Federal Rule of Civil Procedure 8(a)(2) requires “a short and plain statement of the claim showing that the pleader is *555entitled to relief.” Fed.R.Civ.P. 8(a)(2). Commentators have observed that “the proper length and level of clarity for a pleading cannot be defined with any great precision and is largely a matter for the discretion of the trial court.” Charles A. Wright and Arthur R. Miller, 5 Federal Practice & Procedure § 1217 (2d Ed.1990). Pro se plaintiffs, such as Mr. Stone, are generally given more leeway than parties represented by counsel. Id.

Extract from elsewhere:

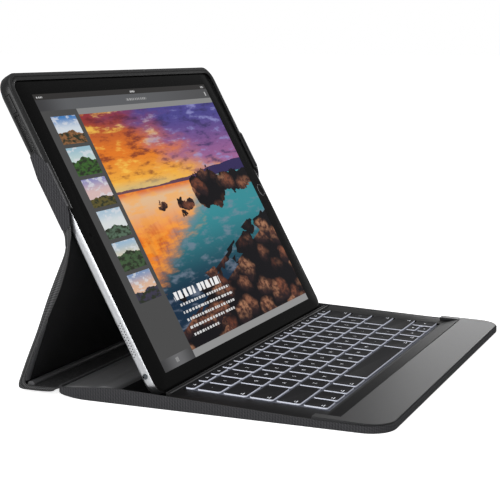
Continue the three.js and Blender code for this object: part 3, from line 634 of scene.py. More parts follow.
def makePiece(name, made, body, finishes, replaced=(), smoothAngle=35, turn=None):
    if turn is not None:
        made.transform(turn)
    bmesh.ops.recalc_face_normals(made, faces=made.faces)
    mesh = bpy.data.meshes.new(name)
    made.to_mesh(mesh)
    made.free()
    piece = bpy.data.objects.new(name, mesh)
    scene.collection.objects.link(piece)
    for finish in finishes:
        mesh.materials.append(finish)
    mesh.shade_smooth()
    mesh.set_sharp_from_angle(angle=math.radians(smoothAngle))
    if isinstance(body, str):
        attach(piece, body)
    if replaced:
        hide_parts(*replaced)
    return piece


def softened(node, body, finish, offset=0.3, segments=2, degrees=25):
    made = mergedCopy(node)
    roundEdges(made, sharpEdges(made, degrees), offset * mm, segments)
    return makePiece(node + "_finish", made, body, [finish], (node,))


# a piecewise line through (place, height) points, eased at its corners
def easedHeight(line, place, ease):
    def straight(at):
        at = min(max(at, line[0][0]), line[-1][0])
        for (a, low), (b, high) in zip(line, line[1:]):
            if at <= b:
                return low + (high - low) * (at - a) / (b - a)
        return line[-1][1]
    return sum(straight(place + ease * k / 3) for k in range(-3, 4)) / 7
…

Even under this more lenient standard, however, the Court finds the present Complaint to violate the principles and letter of the Federal Rules. The Complaint presents a tangled web of conclusory accusations that frequently fail to correspond with any supporting facts. As such, it places an unfair burden on the defendants and this Court to attempt to determine which claims have merit and which are merely outlets for Mr. Stone’s frustration over the demise of the company organized to market his invention.

A brief examination of the Complaint demonstrates that it cannot serve as a useful starting point for any litigation. For example, Stone purports to bring numerous claims under federal criminal statutes, including conspiracy to commit securities fraud, wire and mail fraud, and conspiracy to obstruct justice. Individual citizens have no private right of action to institute federal criminal prosecutions. See Hanna v. Home Insurance Co., 281 F.2d 298, 303 (5th Cir.1960). Furthermore, in Count 134, Stone names two lawyers from the U.S. Attorney’s Office for the Southern District of Florida as co-conspirators. The complaint purports to charge the two attorneys with mail fraud for their role in furthering the conspiracy against him. Their only connection with Stone, however, appears to have been defending federal officials in a similar suit filed by Stone in the Southern District of Florida. After that case was dismissed for lack of personal jurisdiction, Stone refiled his case his Maryland and added the two attorneys to his lengthy list of conspirators.

This Court has not hesitated to require even pro se litigants to state their claims in a understandable and efficient manner. In Anderson v. University of Maryland School of Law,1 Chief Judge Motz dismissed, before service was effected, a pro se complaint against 69 defendants alleging a conspiracy to deny the plaintiff his constitutional rights. The Anderson court noted that it was

dismissing the action instead of granting plaintiffs leave to amend their complaint to provide more particulars about their claim because their violation of Rule 8(a) is so egregious and because it is apparent that the inclusion of at least some of the defendants is so frivolous that the present action is not a proper channel for the assertion of any arguably meritorious claim which plaintiffs might have.

Anderson v. Univ. of Md. School of Law, 130 F.R.D. 616, 617 (D.Md.1989). The Court finds a similar course appropriate here, particularly with respect to the inclusion of so many defendants with, at best, tenuous connections to Stone. Accordingly, the complaint in this case shall be, by separate Order, dismissed without prejudice.

Stone has also filed a Motion for Investigation Into Allegations of Misconduct By Attorneys and Law Firms under Local Rule 705. Local Rule 705 directs the presiding Judge to refer allegations of misconduct to the Court’s Disciplinary Committee. The Rule applies “when allegations of misconduct ... come to the attention of a Judge of this Court.” See Local Rule 705.1(a) (D.Md.1997). Stone claims that the allegations made in his complaint should prompt a referral to the Committee and an investigation.

At the present time, this Motion is improper. The Motions to Strike filed by several of the attorneys named in Stone’s Motion shall be, by separate Order, granted.

Conclusion

For the above stated reasons, the Complaint in this case is dismissed and the Clerk is directed to Close this case.

. 130 F.R.D. 616 (D.Md. 1989), aff'd 900 F.2d 249, 1990 WL 41120 (4th Cir.1990) (unpublished table decision).